The Flash is finally coming to theaters, and you can thank Barbara and Andy Muschietti.
Warner Bros. originally planned to release a Flash movie in 2016, but struggled with the project for years. The Flash took off when the Argentinian filmmaking team of the Muschietti siblings — she’s a producer, he’s a director — boarded the movie in fall of 2019, hot off the success of their hit It and its sequel, It Chapter Two.

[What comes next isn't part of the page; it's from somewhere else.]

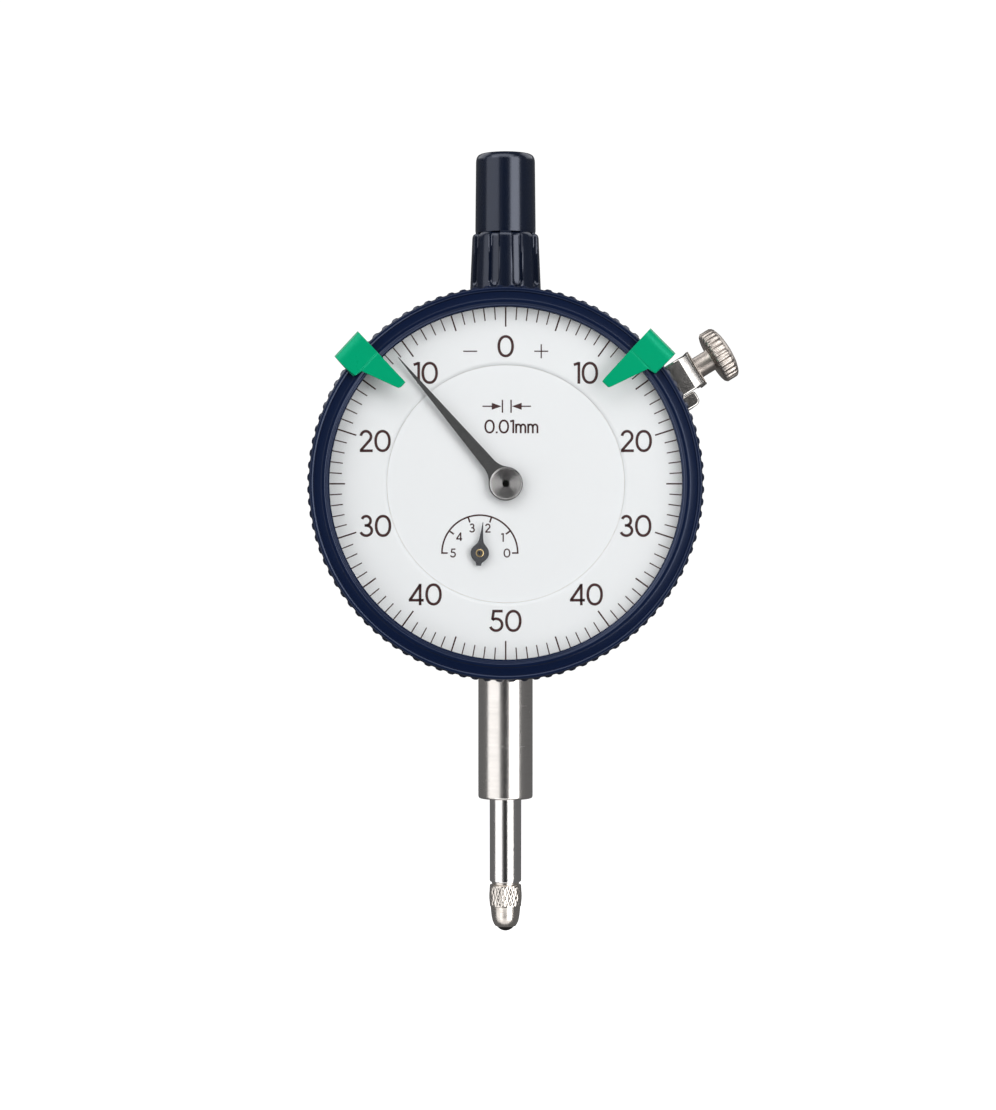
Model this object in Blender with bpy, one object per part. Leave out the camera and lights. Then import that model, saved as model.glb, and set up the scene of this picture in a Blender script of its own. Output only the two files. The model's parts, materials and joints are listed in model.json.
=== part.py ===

Obviously, the release was not without issues. Ezra Miller, who first played the speedy superhero in 2016’s Batman v. Superman: Dawn of Justice, spent months in the headlines over a series of arrests involving erratic behavior after principal production on The Flash was complete. In August, Miller apologized to “everyone that I have alarmed and upset with my past behavior” and promised to seek treatment for “complex mental health issues.”
Barbara Muschietti says that in 138 days of production, “Ezra was perfectly professional, incredibly giving as a performer, and disciplined.” The Muschiettis told us there was never any consideration of replacing Miller as The Flash, who’s secret identity is Barry Allen. But to keep focus on the film, Miller is not part of the film’s press tour.
The Flash unites the worlds of Tim Burton’s two Batman films and Zack Snyder’s DC films, Man of Steel, Batman v. Superman and Justice League. The Muschiettis combines the past films with screenwriter Christina Hodson’s vision of an eccentric comedy-drama rooted in the death of Barry Allen’s mother Nora, who is played by Y Tu Mamá También star Maribel Verdú.
In the film, out this Friday, The Flash realizes he can reverse time to bring his dead mother back to life — but Batman (Ben Affleck) warns that altering time could create irreversible consequences. Batman is right, as usual, and soon Barry meets his younger self. The two Flashes unite to take on General Zod (Michael Shannon), the villain who Superman (Henry Cavill) memorably defeated in 2013’s Man of Steel. They get plenty of help from Michael Keaton’s Batman from the Burton films, and a new hero, Sasha Calle’s Supergirl.
MovieMaker spoke with the Muschiettis about the power of the mother-son dynamic, juggling a lot of recent superhero history, and why recasting the two Barrys was never an option.
Joshua Encinias: You ground The Flash with an emotional center based on Barry’s relationship with his mother Nora. What would have become of the movie if that relationship didn’t work?
Andy Muschietti: The whole movie wouldn’t have worked. It was essential to me to create a strong emotional foundation. The story already implied a child wants to reunite with his dead mother. That emotional core is very valuable. My pitch to the studio was I want to make the movie’s heart very big. I want to magnify the emotional aspects of this movie.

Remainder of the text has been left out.